Problem statement: Return, unaltered, every line from the beginning of the material below up to and including the one with "bezel_r = 1.4; // [1.3:0.05:1.45]".

START

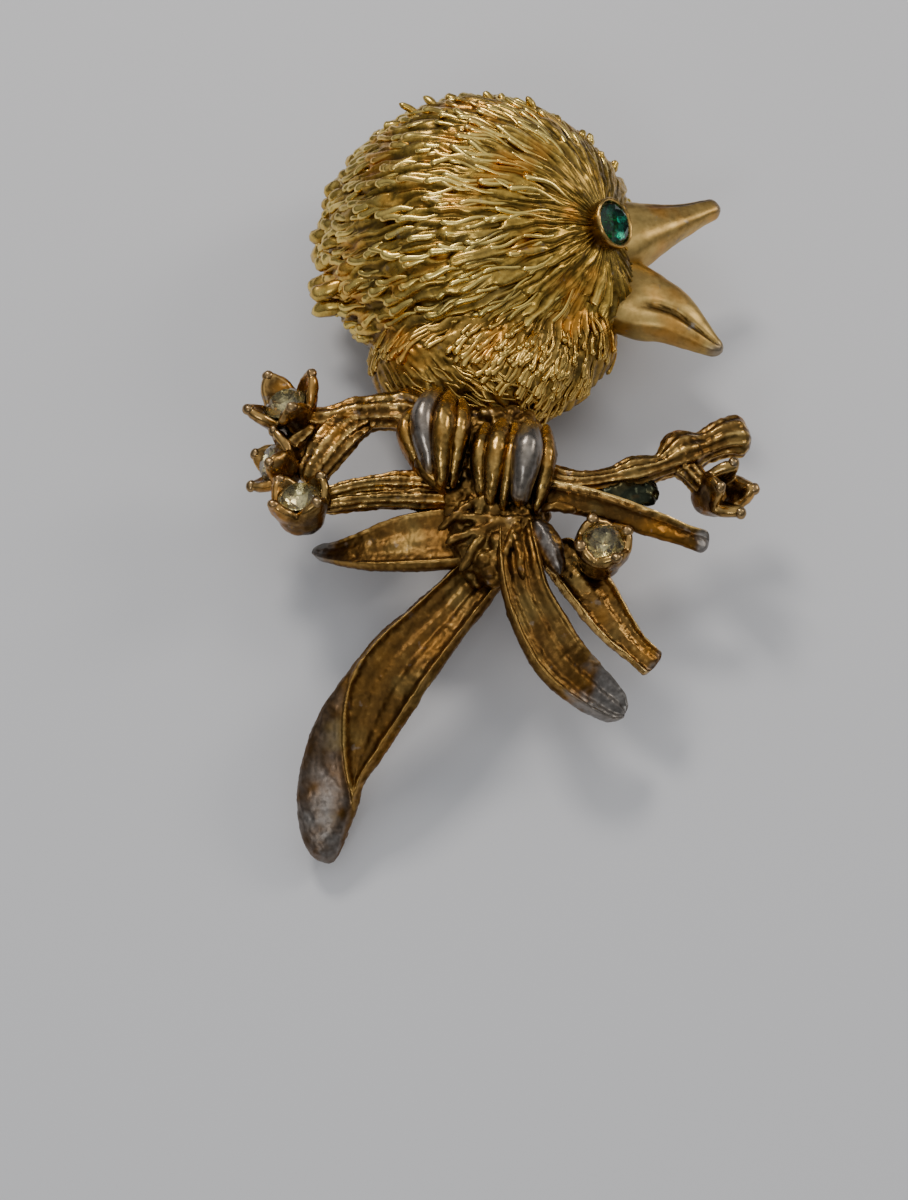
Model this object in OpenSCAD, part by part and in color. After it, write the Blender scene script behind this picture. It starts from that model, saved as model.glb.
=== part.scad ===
// Bird-on-a-branch brooch, lying on its back: X across, Y up the brooch, Z towards the viewer.
// The origin is the middle of the brooch's box on the surface that it lies on. Millimetres.

/* [Bird] */
// Radius of the domed head shell
head_r = 8.9; // [8.7:0.05:9.1]
// Wall thickness of the hollow head shell
shell_t = 1.1; // [0.9:0.1:1.3]
// Height of the castings' flat back rim above the resting surface
rim_z = 4.0; // [3.9:0.05:4.1]
// Radius of the eye's bezel
bezel_r = 1.4; // [1.3:0.05:1.45]

/* [Spray] */
// Width of the raised rim along a leaf's edge
leaf_rim = 0.35; // [0.25:0.05:0.45]
// Radius of the small round stones at the girdle
stone_r = 1.05; // [0.95:0.05:1.1]
// Prongs around each stone
prongs = 4; // [4:1:6]

/* [Pin back] */
// Radius of the pin stem's straight wire
stem_r = 0.4; // [0.35:0.05:0.4]
// Height of the pin stem's axis above the resting surface
stem_z = 1.3; // [1.3:0.05:1.35]
// Distance from the hinge to the middle of the catch
stem_span = 12.6; // [12.4:0.1:12.8]
// Thickness of the pin bar
bar_t = 0.6; // [0.5:0.05:0.6]
// Radius of the hinge rivet
rivet_r = 0.35; // [0.3:0.05:0.35]
// Radial clearance of the running fits
run_gap = 0.05; // [0.03:0.01:0.06]

/* [Hidden] */

head_c = [-1.1, 12.2, 3.6];
pin_y = 11.0;                     // line of the pin across the head's open back
hinge_x = 5.5;
catch_x = hinge_x - stem_span;
round_fn = 64;
limb_fn = 14;                     // cast limbs are hulls of these coarse spheres

// ---- shared shapes ----------------------------------------------------------------------

// One rounded lump of a cast limb: [x, y, z, half width, half depth]
module lump(s) translate([s[0], s[1], s[2]]) scale([s[3], s[3], s[4]]) sphere(1, $fn = limb_fn);

// A cast limb that runs through its lumps
module limb(lumps)
    for (i = [0 : len(lumps) - 2]) hull() {
        lump(lumps[i]);
        lump(lumps[i + 1]);
    }

// A leaf: a limb with a channel sunk along its face, where it is wide enough to hold one
module leaf(lumps) difference() {
    limb(lumps);
    limb([for (s = lumps) if (s[3] > 2.5 * leaf_rim)
        [s[0], s[1], s[2] + s[4], s[3] - leaf_rim, 0.8 * s[4]]]);
}

// Turns the local +Z towards dir and moves to at
module aim(at, dir)
    translate(at)
        rotate([0, acos(dir[2] / norm(dir)), atan2(dir[1], dir[0])])
            children();

// Round envelope of a set stone with its girdle at z = 0; the cut stone fits inside it
module stone_seat(r) {
    translate([0, 0, -0.7 * r]) cylinder(h = 0.6 * r, r1 = 0.2 * r, r2 = r, $fn = round_fn);
    translate([0, 0, -0.1 * r]) cylinder(h = 0.2 * r, r = r, $fn = round_fn);
    translate([0, 0, 0.1 * r]) cylinder(h = 0.35 * r, r1 = r, r2 = 0.6 * r, $fn = round_fn);
}

// The cut stone: pavilion, girdle, crown and table with flat facets
module cut_stone(r, sides) {
    translate([0, 0, -0.7 * r]) cylinder(h = 0.6 * r, r1 = 0.2 * r, r2 = r, $fn = sides);
    translate([0, 0, -0.1 * r]) cylinder(h = 0.2 * r, r = r, $fn = sides);
    translate([0, 0, 0.1 * r]) cylinder(h = 0.35 * r, r1 = r, r2 = 0.6 * r, $fn = sides);
}

// A flower-shaped cup that holds one stone between its prongs, girdle at z = 0
module prong_cup(depth, spread) difference() {
    union() {
        translate([0, 0, -depth])
            cylinder(h = depth + 0.1, r1 = 0.55 * stone_r, r2 = stone_r + 0.25, $fn = round_fn);
        for (a = [0 : 360 / prongs : 359]) rotate([0, 0, a + 45]) {
            translate([stone_r + 0.05, 0, -0.5]) rotate([0, spread, 0]) {
                cylinder(h = 1.1, r1 = 0.5, r2 = 0.3, $fn = 32);
                translate([0, 0, 1.1]) sphere(0.34, $fn = 32);
            }
        }
    }
    stone_seat(stone_r);
    translate([0, 0, 0.4 * stone_r]) cylinder(h = 3, r = 0.7 * stone_r, $fn = round_fn);
}

// ---- where the small settings stand: place, direction they face -------------------------

eye_out = [0.75, -0.234, 0.62];   // from the head's middle to the eye
eye_at = head_c + eye_out * (head_r / norm(eye_out));
eye_dir = [0.69, -0.19, 0.70];    // the bezel is turned a little to the front
eye_wall = 0.25;                  // from the bezel's outside to its stone
eye_set = 0.75;                   // how deep the bezel is let into the head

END

Answer for the task:
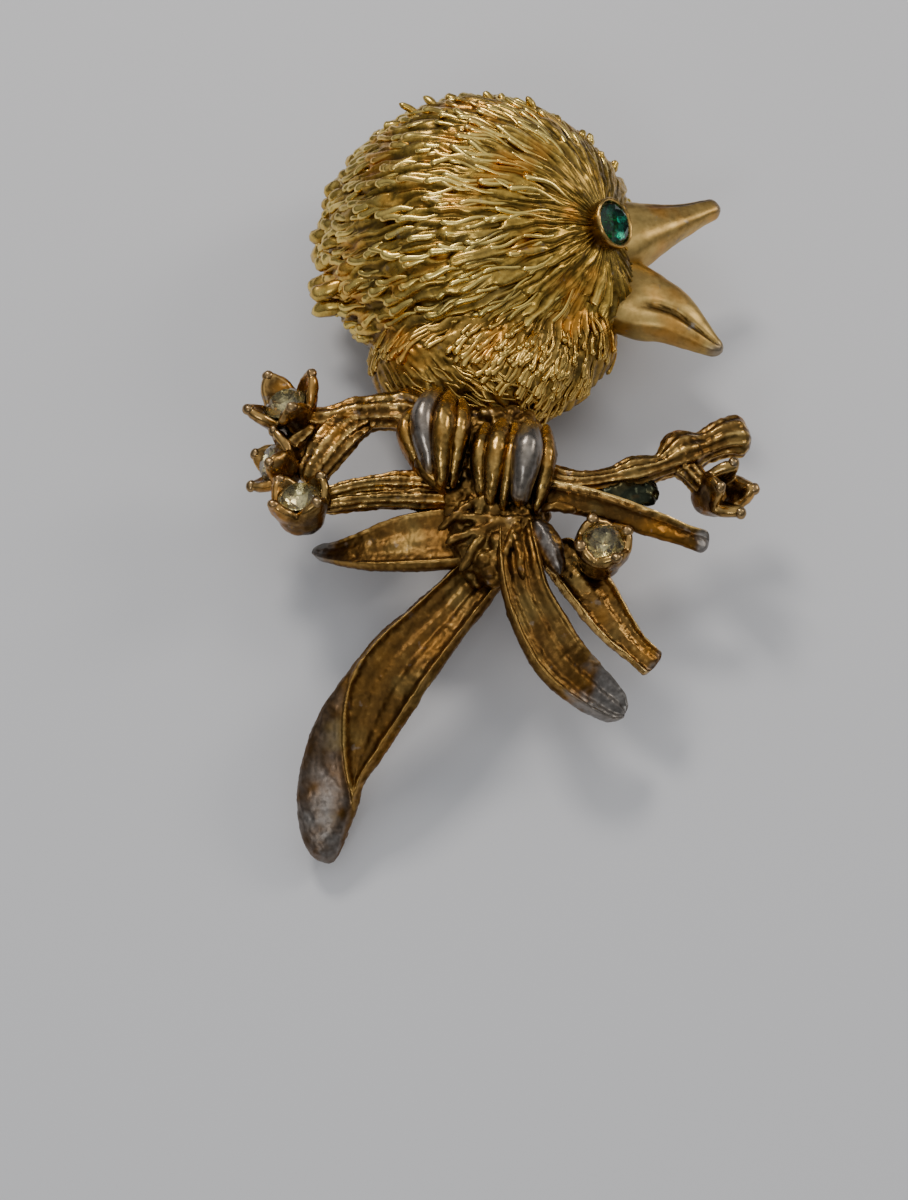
Model this object in OpenSCAD, part by part and in color. After it, write the Blender scene script behind this picture. It starts from that model, saved as model.glb.
=== part.scad ===
// Bird-on-a-branch brooch, lying on its back: X across, Y up the brooch, Z towards the viewer.
// The origin is the middle of the brooch's box on the surface that it lies on. Millimetres.

/* [Bird] */
// Radius of the domed head shell
head_r = 8.9; // [8.7:0.05:9.1]
// Wall thickness of the hollow head shell
shell_t = 1.1; // [0.9:0.1:1.3]
// Height of the castings' flat back rim above the resting surface
rim_z = 4.0; // [3.9:0.05:4.1]
// Radius of the eye's bezel
bezel_r = 1.4; // [1.3:0.05:1.45]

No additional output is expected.